The Family and Youth Services Bureau (FYSB)
The U.S. Department of Health and Human Services’ Administration for Children and Families uses the FYSB to provide a wide range of domestic violence support services at the federal, state, and local levels. The FYSB offers several national-level hotlines, tribal resources for indigenous families, state-level domestic violence coalitions, and local-level community programs that offer safety planning assistance, legal assistance, counseling, housing assistance, and other support services.
Don’t Wait: Find Help Now
It is crucial for anyone in an abusive relationship to realize that the chances of the abuser completely turning his or her behavior around are very slim.

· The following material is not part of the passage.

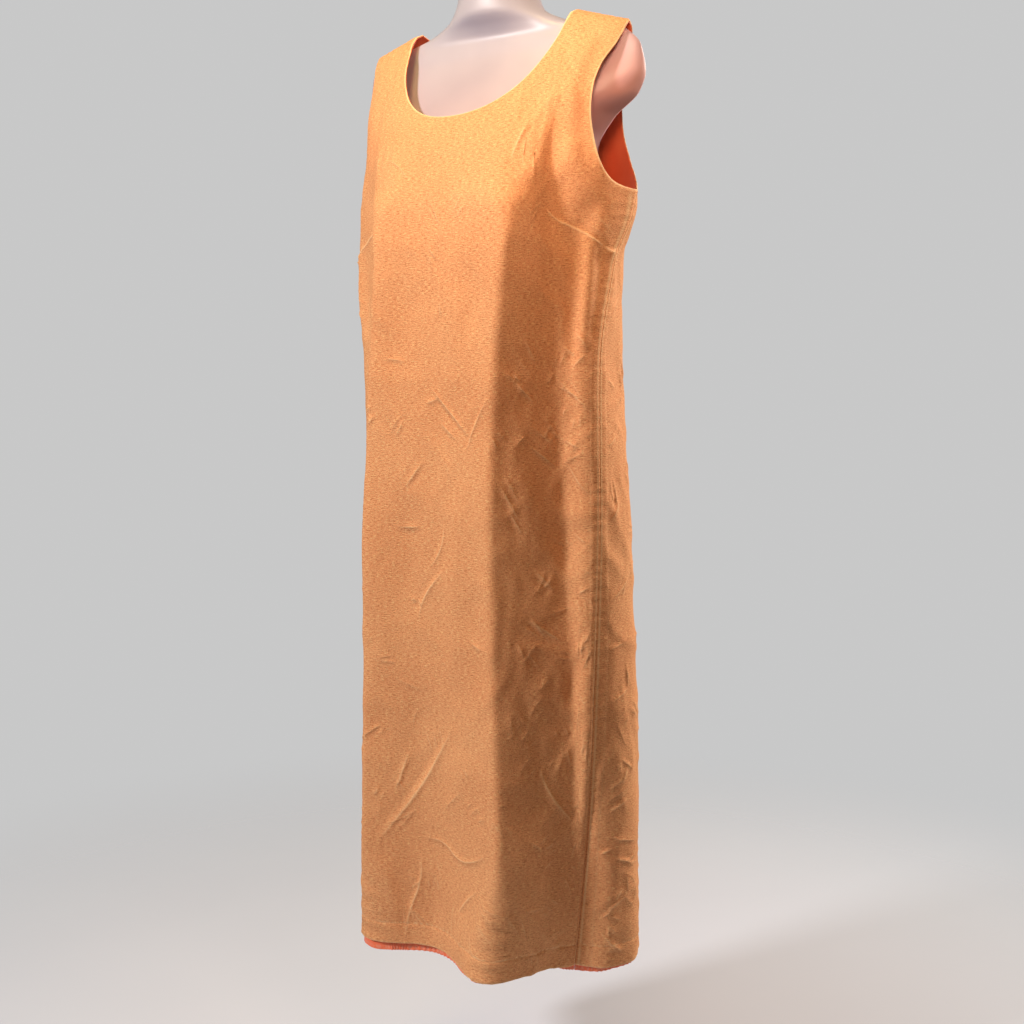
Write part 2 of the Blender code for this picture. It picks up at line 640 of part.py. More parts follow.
def build():
    for existing in list(bpy.data.objects):
        bpy.data.objects.remove(existing)
    cloth = make_material("apricot_cloth", (0.76, 0.37, 0.13), 0.85)
    lining = make_material("coral_lining", (0.62, 0.14, 0.05), 0.6)
    plastic = make_material("milky_plastic", (0.86, 0.86, 0.88), 0.35)
    steel = make_material("bright_steel", (0.7, 0.7, 0.72), 0.25, 1.0)
    under = CLOTH_WALL + LAYER_GAP
    for name, panel, partner, neck_drop in (
        ("front", FRONT, BACK, FRONT_NECK_DROP),
        ("back", BACK, FRONT, BACK_NECK_DROP),
    ):
        pattern = triangulate(panel, neck_drop)
        longer = lengthen(panel, *pattern, LINING_HEM_DROP)
        wall(f"dress_{name}", panel, partner, pattern, 0.0, CLOTH_WALL, cloth)
        wall(f"lining_{name}", panel, partner, longer, under, LINING_WALL, lining)
    build_form(plastic)
    build_hook(steel)


build()
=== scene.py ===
"""The looks of a long sleeveless shift dress, worn by an open-backed hanging torso form.

Metres, +Z up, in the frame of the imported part. The dress faces -Y, and +X is the wearer's left. A
place on the cloth is given on its flat pattern: the width across it from the right seam, and the
length of cloth down from the shoulder. The crease tables give millimetres across from the middle
of the panel and down from the shoulder.
"""

import math
from collections import namedtuple

import bmesh
import bpy
import numpy as np
from mathutils import Matrix, Vector, noise
from mathutils.geometry import delaunay_2d_cdt
from mathutils.kdtree import KDTree


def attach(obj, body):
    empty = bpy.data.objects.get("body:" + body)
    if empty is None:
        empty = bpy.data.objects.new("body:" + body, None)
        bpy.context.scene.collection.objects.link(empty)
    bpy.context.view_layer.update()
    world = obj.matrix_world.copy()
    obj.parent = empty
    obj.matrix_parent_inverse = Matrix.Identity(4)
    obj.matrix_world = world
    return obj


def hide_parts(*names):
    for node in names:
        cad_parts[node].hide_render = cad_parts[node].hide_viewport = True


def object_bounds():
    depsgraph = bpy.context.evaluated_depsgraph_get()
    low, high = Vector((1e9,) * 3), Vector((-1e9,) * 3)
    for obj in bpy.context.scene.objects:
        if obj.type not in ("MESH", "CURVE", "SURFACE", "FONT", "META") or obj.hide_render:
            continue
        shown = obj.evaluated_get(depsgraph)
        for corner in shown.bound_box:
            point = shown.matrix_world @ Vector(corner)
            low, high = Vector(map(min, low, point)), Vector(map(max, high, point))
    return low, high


bl_info = {
    "name": "Shift dress on a hanging form",
    "version": (1, 0, 0),
    "blender": (4, 5, 0),
    "location": "View3D > Sidebar > Shift dress",
    "description": "Builds the dress, its lining, the form and the hook around the packed part",
    "category": "Object",
}

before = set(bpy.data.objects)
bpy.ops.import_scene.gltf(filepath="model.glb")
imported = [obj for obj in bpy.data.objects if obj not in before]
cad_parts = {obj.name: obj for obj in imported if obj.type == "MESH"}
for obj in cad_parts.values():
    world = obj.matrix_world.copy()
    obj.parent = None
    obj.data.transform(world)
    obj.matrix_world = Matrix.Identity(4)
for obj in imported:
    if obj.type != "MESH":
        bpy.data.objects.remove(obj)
CAD_BOX = [list(corner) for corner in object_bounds()]

MM = 0.001

# ---------------------------------------------------------------------------------------------
# The shape that the cloth hangs in: a ladder of sections, level with the solids' own. The bust
# folds and the hollows beside them are rounded tighter here, and the chest is evened out.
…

The longer domestic violence continues, the more likely the victim is to suffer serious physical and psychological harm. It is important to recognize the signs of a domestic abuser before actual physical abuse begins. Controlling behavior, inordinate jealousy, financial abuse, isolation, excessive criticism and ridicule, and other warning signs are serious indicators of a domestic violence risk. Anyone who notices these signs should get away from the potentially dangerous situation as soon as possible.
When an individual commits domestic violence against a spouse, intimate partner, child, or any other relative, he or she faces both criminal charges and civil claims from victims. The aforementioned resources can help put victims of domestic violence in touch with valuable support services that enable them to find safe housing, counseling, and even legal assistance by a local domestic violence lawyer.